EVICTIONS AND HOUSING HABITABILITY

We represent a wide variety of clients throughout Los Angeles County and surroundings areas in all types of residential litigation matters, including but not limited to landlord’s failure to fumigate leased apartments when infested with bed bugs, cockroaches, rodents, peeling paint, faulty plumbing  instal heaters, remediate mold, sewage,, leaks, holes in walls, security lapses, and electrical and plumbing issues etc.

 

LANDLORDS LIABILITY FOR INFESTED APARTMENTS AND BUILDINGS

Apartment building owners can be liable when they rent out a property, which has bed bugs. The main issue with this type of case is determining the source of the bed bugs. Apartment building operators will ultimately argue that the source of the bed bugs did not originate from the apartment building.

Landlords owe a duty to their tenants to ensure that the property is suitable for human occupancy or habitation. This “implied warranty of habitability” applies to all properties in California.

When landlords fail to properly maintain or repair their property they are in breach of this duty. This implied warranty requires that certain conditions be provided on the property, which generally cannot be waived. If you have been bitten by bed bugs in your apartment contact our offices for a free consultation.

 

HOW TO GET YOUR LANDLORD TO MAKE REPAIRS

If a landlord refuses to respond to a tenant's written request for repairs and maintenance, the tenant  has remedies under California Law and most County and City Ordinances . The law actually protects a tenant that asserts rights against a landlord. In fact, Cal. Civil Code § 1942.5 creates extra protection for a tenant from eviction for 180 days after a repair request.

 

File a Lawsuit Against The Owner

Depending on the severity of the repair issues, a tenant may have claims against a landlord that can be litigated in Superior Court. For major, ongoing violations, such as infestation of  bed bugs, cockroaches, no heat, mold, sewage and roof leaks, rodents, holes in walls, security lapses, and electrical and plumbing issues, an attorney may take a case on contingency. When a case is taken on contingency, the client does not pay until money is recovered. Damages in an affirmative lawsuit can include return of rent paid, payment for emotional suffering, and damages for physical harm.

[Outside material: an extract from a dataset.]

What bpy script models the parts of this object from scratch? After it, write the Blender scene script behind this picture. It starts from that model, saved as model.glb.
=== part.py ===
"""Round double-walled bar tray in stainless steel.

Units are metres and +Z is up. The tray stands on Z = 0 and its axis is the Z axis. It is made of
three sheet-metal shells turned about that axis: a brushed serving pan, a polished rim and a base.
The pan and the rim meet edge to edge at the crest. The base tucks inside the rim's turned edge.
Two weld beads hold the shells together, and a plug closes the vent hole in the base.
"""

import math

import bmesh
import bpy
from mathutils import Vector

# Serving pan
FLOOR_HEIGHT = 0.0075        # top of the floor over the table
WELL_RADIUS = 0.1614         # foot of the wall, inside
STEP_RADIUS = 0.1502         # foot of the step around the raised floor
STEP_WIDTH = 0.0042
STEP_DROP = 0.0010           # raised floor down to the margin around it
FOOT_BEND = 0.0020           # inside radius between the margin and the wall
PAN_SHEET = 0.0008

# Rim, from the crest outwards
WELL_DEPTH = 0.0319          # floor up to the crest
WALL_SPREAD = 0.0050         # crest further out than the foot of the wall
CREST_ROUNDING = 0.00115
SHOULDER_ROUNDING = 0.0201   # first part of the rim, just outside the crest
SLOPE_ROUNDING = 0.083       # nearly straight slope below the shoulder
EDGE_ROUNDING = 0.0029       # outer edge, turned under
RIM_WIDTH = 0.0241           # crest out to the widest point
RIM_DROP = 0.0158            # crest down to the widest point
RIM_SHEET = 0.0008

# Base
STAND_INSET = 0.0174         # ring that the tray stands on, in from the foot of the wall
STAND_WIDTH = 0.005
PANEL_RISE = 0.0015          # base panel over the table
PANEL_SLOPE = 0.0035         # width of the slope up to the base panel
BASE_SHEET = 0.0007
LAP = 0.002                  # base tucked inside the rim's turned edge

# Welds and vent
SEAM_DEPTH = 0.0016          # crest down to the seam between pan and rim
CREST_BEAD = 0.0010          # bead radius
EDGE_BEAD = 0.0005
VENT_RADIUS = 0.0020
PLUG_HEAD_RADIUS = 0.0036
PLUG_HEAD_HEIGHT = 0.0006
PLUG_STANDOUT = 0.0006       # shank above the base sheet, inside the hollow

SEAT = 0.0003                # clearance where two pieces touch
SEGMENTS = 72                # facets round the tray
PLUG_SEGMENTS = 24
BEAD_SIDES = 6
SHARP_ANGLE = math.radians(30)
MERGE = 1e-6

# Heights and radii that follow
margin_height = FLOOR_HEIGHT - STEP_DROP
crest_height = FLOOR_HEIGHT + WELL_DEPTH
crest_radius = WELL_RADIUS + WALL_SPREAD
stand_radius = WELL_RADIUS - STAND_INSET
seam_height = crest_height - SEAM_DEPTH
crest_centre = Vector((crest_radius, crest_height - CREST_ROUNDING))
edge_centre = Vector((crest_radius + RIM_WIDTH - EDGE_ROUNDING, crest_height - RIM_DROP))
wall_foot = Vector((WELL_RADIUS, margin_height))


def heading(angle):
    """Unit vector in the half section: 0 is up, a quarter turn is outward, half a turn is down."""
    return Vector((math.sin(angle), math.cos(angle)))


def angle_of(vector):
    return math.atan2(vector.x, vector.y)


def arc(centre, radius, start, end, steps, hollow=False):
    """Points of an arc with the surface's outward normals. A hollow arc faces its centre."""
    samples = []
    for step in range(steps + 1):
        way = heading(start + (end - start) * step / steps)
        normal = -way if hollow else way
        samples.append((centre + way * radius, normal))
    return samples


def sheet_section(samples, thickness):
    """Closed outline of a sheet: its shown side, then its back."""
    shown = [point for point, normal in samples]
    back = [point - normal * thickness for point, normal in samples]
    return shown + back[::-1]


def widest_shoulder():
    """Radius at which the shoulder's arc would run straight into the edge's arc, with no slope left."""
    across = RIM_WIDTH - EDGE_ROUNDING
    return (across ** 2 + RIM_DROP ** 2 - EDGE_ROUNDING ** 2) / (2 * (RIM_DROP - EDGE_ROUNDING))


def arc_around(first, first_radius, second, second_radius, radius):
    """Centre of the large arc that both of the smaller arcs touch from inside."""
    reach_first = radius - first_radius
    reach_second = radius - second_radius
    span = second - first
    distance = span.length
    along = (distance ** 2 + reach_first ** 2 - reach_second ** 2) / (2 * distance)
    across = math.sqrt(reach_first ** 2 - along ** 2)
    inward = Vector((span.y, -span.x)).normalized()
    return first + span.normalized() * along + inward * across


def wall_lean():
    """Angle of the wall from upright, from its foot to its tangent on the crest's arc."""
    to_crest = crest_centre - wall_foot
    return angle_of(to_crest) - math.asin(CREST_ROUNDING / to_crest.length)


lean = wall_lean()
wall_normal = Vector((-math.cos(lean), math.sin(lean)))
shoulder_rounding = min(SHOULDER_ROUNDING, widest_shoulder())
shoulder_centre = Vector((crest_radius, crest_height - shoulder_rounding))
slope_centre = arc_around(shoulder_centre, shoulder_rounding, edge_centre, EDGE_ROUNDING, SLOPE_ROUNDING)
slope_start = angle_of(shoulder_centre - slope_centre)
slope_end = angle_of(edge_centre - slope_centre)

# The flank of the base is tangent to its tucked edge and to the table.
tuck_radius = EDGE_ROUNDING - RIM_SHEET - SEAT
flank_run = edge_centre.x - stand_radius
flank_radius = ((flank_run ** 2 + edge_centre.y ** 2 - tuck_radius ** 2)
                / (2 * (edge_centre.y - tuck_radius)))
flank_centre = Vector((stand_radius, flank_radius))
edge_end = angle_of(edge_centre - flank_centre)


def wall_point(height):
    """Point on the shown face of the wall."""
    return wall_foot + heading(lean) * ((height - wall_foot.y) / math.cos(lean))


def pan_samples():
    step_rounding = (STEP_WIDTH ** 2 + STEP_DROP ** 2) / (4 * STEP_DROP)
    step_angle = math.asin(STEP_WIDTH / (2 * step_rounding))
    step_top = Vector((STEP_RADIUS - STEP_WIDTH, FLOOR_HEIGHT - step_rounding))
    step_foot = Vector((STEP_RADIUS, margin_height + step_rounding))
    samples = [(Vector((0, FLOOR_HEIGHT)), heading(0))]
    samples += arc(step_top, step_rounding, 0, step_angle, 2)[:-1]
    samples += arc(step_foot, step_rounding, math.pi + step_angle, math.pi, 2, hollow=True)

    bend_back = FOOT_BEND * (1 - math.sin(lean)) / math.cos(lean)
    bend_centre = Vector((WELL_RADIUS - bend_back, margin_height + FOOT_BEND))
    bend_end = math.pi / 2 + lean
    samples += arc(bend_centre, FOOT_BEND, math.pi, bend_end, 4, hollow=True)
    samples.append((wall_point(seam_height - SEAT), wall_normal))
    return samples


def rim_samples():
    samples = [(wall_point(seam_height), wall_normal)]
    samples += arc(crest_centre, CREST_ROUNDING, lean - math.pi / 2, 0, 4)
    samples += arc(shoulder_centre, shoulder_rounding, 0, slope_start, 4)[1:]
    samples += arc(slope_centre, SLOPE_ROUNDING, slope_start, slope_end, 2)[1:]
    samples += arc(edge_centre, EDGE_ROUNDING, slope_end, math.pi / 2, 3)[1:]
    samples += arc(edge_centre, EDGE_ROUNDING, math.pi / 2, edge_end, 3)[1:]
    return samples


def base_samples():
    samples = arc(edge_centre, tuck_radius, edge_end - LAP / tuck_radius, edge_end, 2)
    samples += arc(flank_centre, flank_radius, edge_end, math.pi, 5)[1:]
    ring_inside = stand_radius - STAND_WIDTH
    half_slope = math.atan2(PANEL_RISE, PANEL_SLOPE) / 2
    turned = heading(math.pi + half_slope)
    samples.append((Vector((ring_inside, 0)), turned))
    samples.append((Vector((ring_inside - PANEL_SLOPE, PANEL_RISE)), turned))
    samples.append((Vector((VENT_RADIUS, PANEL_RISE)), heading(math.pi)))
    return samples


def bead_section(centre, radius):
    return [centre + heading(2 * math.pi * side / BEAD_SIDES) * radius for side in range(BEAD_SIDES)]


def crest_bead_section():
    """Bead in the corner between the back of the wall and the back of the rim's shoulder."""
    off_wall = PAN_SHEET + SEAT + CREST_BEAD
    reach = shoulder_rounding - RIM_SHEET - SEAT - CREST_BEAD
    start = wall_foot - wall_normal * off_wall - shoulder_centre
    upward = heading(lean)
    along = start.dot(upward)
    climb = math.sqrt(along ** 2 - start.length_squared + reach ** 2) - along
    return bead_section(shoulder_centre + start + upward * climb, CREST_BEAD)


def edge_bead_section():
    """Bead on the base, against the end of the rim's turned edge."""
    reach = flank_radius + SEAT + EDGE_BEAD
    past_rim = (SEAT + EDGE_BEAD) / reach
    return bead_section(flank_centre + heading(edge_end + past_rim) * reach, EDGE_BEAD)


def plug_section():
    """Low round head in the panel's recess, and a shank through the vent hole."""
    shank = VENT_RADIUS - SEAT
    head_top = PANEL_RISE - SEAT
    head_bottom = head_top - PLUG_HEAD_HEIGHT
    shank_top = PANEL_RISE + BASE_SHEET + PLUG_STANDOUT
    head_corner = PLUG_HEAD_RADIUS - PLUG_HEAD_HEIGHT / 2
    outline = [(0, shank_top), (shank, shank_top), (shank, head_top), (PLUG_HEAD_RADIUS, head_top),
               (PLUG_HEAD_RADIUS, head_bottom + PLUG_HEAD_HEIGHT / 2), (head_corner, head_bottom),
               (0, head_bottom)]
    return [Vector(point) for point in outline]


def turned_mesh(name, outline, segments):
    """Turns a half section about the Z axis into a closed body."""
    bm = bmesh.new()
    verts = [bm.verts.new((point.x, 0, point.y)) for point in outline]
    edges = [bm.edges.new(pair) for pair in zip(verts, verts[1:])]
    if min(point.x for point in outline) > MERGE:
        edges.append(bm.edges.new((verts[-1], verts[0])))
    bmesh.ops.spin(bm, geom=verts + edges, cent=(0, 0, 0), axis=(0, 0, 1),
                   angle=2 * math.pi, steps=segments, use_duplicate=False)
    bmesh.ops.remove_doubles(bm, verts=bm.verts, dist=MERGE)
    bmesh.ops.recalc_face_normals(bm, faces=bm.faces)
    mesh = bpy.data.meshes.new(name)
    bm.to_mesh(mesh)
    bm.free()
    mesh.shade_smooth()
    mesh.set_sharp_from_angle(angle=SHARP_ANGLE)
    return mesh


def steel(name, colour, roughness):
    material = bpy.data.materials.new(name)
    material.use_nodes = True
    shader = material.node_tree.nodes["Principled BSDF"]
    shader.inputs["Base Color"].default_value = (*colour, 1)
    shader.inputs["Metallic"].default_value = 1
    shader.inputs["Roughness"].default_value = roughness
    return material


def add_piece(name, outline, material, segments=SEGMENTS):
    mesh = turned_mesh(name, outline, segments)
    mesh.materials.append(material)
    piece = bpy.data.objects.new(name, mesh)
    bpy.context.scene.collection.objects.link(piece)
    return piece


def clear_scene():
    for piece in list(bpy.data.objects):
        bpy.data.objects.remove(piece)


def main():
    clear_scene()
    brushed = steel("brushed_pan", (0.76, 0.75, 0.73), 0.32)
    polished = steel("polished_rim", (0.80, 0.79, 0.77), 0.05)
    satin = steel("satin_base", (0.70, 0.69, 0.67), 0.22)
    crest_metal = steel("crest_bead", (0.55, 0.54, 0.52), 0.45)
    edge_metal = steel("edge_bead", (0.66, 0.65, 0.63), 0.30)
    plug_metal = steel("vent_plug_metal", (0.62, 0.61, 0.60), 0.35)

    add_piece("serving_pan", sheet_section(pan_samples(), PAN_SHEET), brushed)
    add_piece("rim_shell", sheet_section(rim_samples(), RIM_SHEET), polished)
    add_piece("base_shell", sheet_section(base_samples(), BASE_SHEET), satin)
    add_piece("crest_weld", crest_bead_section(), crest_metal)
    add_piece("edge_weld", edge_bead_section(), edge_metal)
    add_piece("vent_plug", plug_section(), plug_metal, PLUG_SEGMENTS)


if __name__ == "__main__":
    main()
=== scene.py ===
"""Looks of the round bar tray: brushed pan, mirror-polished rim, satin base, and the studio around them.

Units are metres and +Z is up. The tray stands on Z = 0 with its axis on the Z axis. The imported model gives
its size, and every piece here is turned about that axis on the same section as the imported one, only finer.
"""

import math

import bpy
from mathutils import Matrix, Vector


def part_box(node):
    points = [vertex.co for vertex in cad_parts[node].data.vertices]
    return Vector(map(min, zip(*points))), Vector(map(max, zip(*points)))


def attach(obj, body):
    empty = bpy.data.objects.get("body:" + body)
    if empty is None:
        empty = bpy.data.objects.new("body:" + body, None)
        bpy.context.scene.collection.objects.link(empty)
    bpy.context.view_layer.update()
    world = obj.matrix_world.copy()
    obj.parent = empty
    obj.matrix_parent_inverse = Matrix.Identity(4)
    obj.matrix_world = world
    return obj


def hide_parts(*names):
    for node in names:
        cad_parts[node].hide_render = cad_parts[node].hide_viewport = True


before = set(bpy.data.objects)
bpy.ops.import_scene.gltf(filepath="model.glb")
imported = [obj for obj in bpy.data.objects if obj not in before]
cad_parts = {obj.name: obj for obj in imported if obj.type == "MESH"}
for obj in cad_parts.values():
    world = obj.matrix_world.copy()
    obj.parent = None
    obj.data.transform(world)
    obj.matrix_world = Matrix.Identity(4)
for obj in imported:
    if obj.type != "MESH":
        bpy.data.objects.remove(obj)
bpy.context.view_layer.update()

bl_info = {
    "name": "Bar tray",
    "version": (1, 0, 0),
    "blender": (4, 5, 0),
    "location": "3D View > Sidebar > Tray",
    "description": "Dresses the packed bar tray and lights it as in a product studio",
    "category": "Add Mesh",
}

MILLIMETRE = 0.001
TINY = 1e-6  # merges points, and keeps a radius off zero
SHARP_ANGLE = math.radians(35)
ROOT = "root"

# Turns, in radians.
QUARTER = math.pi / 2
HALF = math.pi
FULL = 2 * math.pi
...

Under California law, tenants may have the following and more causes of action against a landlord:

 

Negligence and Negligence Per Se

 

The landlord may be liable for physical injuries, including illness. If the landlord has violated a state or local statute and the violation has caused injury, the landlord is presumed to be liable under California law.. This means that a jury or judge must presume landlord liability. The landlord can overcome this presumption by showing that the landlord took steps to protect tenants beyond those required by state and local law. A claim for negligence must be brought two years from the date of injury. Cal. Code Civ. Proc. § 335.1.

 

Breach of Contract – Covenant of Quiet Enjoyment

 

Implied in every residential lease is a covenant of quiet enjoyment, guaranteeing that tenants will be able to peacefully enjoy their homes. Civil Code § 1927. Where a landlord has substantially interfered with a tenant’s peaceful enjoyment of a unit by failing to provide timely and proper  repairs, and the tenant is under constant threat of eviction,  the tenant can sue for back rent.

 

Breach of Warranty of Habitability

 

Implied in every residential lease is a warranty of habitability.. California Civil Code § 1941.1 provides the minimum requirements for a habitable residential unit: a) effective waterproofing; (b) unbroken windows and doors; © working plumbing and gas facilities; © hot and cold running water; (d) proper sewage system; (e) heat; (f) working electrical lighting and wiring; (g)clean grounds; (h)no rodents and vermin; (I) an adequate number of garbage cans; (j)floors, stairways, and railings maintained in good repair; and (k) a locking mail box.

 

To prove a claim for breach of warranty of habitability, a tenant must show: (1) an uninhabitable condition; (2) actual knowledge by landlord or constructive knowledge; and (3) damages. Stoiber v. Honeychuck, 101 Cal. App. 3d 903, 918-19 (1980). Constructive knowledge means that a landlord should have known or could have known about the issue with reasonable inspection.

 

Damages for breach of warranty of habitability include return of rent paid and attorney fees. The statute of limitations for breach of warranty of habitability is two years for an oral lease and four years for a written lease. Cal. Code Civ. Proc. §§ 339 and 337. This means that a tenant can only claim a return on rent for two years back on an oral and four years back on a written lease.